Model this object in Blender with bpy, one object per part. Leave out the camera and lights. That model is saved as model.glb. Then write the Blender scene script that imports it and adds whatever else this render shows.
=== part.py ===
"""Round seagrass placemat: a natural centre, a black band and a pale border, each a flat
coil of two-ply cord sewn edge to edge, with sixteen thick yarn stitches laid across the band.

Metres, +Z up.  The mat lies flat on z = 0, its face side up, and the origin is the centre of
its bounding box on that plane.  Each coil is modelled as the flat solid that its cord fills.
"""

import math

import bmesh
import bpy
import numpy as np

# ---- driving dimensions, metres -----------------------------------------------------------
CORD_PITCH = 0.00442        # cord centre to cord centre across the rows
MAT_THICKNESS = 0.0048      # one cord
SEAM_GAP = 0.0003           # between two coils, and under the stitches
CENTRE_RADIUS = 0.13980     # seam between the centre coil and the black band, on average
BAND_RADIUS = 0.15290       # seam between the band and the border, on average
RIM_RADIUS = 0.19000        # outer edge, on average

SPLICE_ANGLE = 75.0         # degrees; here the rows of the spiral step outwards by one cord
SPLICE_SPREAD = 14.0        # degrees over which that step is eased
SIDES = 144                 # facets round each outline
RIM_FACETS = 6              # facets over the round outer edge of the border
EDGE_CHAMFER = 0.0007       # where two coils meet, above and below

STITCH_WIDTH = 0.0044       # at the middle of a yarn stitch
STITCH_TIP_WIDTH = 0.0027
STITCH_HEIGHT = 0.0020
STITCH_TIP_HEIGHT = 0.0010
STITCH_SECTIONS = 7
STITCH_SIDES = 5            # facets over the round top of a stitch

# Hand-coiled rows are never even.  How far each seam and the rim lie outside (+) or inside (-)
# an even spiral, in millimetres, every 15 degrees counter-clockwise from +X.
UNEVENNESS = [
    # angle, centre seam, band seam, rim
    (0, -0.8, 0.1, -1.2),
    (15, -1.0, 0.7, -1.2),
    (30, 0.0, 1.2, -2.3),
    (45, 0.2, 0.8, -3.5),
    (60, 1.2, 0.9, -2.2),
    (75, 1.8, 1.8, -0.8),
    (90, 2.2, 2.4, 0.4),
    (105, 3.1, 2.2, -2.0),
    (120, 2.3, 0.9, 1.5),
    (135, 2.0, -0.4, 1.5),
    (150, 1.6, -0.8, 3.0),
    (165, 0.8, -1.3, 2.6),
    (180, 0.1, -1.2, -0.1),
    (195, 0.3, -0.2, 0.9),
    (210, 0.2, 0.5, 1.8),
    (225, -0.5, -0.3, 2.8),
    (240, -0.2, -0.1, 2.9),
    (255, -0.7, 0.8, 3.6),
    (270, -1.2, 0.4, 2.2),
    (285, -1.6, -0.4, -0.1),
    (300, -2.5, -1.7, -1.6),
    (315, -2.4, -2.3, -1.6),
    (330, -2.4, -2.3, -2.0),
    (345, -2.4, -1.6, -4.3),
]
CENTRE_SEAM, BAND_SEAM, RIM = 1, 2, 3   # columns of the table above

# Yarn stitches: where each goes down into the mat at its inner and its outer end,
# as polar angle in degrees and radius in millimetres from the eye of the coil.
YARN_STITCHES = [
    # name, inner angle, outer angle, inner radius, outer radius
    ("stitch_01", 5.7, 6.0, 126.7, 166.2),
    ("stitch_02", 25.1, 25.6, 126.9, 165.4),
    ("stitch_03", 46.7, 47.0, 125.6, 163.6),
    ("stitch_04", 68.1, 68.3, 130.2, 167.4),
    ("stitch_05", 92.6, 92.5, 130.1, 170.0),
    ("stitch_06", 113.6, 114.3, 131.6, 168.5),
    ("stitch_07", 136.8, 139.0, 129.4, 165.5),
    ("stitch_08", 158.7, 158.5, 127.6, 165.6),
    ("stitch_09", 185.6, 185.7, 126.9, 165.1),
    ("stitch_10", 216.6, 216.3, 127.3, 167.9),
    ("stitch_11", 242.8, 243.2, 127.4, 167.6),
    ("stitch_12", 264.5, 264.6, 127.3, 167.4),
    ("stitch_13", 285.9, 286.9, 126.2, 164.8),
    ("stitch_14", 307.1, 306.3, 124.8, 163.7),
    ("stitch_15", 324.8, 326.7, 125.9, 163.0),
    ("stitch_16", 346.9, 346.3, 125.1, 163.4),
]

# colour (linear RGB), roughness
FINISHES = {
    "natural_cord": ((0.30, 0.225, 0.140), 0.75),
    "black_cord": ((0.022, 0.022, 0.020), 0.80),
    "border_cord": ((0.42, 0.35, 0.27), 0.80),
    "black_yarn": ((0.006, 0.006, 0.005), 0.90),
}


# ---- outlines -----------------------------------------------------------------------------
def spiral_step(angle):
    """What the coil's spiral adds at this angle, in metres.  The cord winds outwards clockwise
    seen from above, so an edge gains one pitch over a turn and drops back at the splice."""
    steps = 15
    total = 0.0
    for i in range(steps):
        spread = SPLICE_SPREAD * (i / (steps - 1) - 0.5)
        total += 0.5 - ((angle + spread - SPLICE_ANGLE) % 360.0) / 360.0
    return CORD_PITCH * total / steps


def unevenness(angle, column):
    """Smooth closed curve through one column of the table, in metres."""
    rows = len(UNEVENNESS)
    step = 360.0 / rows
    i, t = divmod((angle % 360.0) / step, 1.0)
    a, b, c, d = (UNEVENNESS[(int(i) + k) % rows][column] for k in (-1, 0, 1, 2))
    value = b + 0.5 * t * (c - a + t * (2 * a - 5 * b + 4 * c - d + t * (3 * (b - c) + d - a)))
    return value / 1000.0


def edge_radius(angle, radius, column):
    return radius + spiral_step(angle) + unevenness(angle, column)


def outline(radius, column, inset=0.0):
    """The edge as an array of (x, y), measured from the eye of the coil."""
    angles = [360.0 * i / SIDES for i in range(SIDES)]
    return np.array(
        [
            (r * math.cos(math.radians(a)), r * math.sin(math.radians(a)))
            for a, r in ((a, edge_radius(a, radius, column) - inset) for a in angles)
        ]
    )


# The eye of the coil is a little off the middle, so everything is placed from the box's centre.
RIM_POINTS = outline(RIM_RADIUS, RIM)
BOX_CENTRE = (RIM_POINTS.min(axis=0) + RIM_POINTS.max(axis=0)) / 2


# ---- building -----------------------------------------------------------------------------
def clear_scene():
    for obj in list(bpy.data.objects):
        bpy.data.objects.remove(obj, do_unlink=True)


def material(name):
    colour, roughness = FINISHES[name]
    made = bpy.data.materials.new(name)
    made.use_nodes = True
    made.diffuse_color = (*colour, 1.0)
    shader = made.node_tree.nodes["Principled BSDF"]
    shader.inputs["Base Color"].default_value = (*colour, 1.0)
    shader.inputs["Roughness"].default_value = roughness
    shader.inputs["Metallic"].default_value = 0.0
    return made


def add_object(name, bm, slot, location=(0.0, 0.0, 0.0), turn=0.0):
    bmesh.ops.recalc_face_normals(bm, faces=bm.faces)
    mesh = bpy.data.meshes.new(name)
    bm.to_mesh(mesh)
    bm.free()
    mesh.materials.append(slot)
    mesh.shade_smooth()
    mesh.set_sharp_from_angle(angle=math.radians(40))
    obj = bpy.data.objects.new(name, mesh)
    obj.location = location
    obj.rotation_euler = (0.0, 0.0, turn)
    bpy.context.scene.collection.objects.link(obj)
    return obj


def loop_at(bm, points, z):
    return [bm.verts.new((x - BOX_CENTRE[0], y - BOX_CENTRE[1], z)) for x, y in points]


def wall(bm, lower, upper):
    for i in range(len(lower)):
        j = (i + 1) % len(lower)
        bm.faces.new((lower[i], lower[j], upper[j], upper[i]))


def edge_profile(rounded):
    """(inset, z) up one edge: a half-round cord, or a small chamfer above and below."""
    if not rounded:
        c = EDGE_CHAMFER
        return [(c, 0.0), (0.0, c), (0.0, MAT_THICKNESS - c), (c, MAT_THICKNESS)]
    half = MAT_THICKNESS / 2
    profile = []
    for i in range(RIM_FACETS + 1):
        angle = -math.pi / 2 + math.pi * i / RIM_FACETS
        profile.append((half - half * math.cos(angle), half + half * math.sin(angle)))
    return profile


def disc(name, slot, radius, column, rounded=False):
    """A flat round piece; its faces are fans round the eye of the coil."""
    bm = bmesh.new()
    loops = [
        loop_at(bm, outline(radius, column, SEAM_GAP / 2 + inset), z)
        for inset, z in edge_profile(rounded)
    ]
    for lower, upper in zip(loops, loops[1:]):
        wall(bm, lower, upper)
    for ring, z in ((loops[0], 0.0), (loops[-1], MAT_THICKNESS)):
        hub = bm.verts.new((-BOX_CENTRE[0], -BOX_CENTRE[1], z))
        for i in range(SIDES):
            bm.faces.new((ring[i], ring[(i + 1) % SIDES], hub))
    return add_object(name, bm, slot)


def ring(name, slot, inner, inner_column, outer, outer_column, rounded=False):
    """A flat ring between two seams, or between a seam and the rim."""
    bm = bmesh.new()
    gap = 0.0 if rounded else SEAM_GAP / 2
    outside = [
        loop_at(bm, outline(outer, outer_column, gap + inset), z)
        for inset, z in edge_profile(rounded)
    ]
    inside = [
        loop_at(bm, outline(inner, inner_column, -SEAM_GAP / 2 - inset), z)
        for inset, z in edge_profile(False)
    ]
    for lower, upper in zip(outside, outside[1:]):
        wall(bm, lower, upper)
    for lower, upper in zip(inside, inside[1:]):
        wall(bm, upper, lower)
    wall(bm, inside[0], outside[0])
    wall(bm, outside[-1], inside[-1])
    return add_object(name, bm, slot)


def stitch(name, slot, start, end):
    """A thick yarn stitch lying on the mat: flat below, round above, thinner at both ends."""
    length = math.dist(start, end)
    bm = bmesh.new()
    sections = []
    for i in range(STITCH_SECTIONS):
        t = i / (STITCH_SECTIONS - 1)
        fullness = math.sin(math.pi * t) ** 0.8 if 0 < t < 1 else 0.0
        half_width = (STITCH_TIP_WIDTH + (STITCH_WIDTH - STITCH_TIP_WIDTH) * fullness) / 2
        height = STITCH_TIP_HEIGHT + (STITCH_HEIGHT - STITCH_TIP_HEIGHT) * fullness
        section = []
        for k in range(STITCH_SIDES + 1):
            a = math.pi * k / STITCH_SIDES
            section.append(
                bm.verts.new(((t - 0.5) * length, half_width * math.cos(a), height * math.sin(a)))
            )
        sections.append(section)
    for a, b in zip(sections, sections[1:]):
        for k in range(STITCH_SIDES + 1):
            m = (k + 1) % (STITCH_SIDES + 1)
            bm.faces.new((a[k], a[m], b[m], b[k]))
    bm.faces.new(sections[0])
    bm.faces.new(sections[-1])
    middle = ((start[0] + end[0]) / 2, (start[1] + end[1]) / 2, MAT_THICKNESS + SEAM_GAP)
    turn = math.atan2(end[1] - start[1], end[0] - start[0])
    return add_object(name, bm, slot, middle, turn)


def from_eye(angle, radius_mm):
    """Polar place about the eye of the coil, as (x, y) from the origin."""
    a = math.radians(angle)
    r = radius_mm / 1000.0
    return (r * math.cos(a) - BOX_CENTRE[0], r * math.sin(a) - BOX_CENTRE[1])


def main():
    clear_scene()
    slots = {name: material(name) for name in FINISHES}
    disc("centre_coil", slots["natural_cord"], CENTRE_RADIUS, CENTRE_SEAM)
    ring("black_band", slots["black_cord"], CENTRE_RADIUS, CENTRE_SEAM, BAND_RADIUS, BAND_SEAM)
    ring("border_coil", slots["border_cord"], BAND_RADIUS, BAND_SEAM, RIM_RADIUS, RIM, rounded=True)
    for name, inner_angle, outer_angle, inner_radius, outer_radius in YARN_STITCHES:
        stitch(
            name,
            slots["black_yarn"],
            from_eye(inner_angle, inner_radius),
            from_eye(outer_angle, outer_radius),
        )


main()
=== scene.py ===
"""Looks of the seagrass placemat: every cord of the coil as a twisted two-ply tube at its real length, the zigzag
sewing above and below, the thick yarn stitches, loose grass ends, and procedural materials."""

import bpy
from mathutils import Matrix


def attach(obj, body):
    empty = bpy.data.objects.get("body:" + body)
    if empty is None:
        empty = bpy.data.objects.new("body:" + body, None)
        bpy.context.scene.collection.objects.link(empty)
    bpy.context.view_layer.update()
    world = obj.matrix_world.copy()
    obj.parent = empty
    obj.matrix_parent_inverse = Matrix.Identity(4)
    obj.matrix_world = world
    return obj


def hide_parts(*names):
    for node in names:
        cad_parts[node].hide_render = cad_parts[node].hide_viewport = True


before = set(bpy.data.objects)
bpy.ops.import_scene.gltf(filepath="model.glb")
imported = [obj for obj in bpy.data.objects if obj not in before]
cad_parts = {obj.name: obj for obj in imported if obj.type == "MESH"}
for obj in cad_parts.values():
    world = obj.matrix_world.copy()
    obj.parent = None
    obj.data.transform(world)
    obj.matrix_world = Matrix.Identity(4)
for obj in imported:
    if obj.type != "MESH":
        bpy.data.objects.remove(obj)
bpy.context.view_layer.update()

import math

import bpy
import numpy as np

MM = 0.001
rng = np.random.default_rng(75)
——
▶ [Given request]:
Give again, word for word, the lines of the listing, starting at its first line and ending with the line containing "STITCH_SIDES = 5".

▶ [Task result]:
Model this object in Blender with bpy, one object per part. Leave out the camera and lights. That model is saved as model.glb. Then write the Blender scene script that imports it and adds whatever else this render shows.
=== part.py ===
"""Round seagrass placemat: a natural centre, a black band and a pale border, each a flat
coil of two-ply cord sewn edge to edge, with sixteen thick yarn stitches laid across the band.

Metres, +Z up.  The mat lies flat on z = 0, its face side up, and the origin is the centre of
its bounding box on that plane.  Each coil is modelled as the flat solid that its cord fills.
"""

import math

import bmesh
import bpy
import numpy as np

# ---- driving dimensions, metres -----------------------------------------------------------
CORD_PITCH = 0.00442        # cord centre to cord centre across the rows
MAT_THICKNESS = 0.0048      # one cord
SEAM_GAP = 0.0003           # between two coils, and under the stitches
CENTRE_RADIUS = 0.13980     # seam between the centre coil and the black band, on average
BAND_RADIUS = 0.15290       # seam between the band and the border, on average
RIM_RADIUS = 0.19000        # outer edge, on average

SPLICE_ANGLE = 75.0         # degrees; here the rows of the spiral step outwards by one cord
SPLICE_SPREAD = 14.0        # degrees over which that step is eased
SIDES = 144                 # facets round each outline
RIM_FACETS = 6              # facets over the round outer edge of the border
EDGE_CHAMFER = 0.0007       # where two coils meet, above and below

STITCH_WIDTH = 0.0044       # at the middle of a yarn stitch
STITCH_TIP_WIDTH = 0.0027
STITCH_HEIGHT = 0.0020
STITCH_TIP_HEIGHT = 0.0010
STITCH_SECTIONS = 7
STITCH_SIDES = 5            # facets over the round top of a stitch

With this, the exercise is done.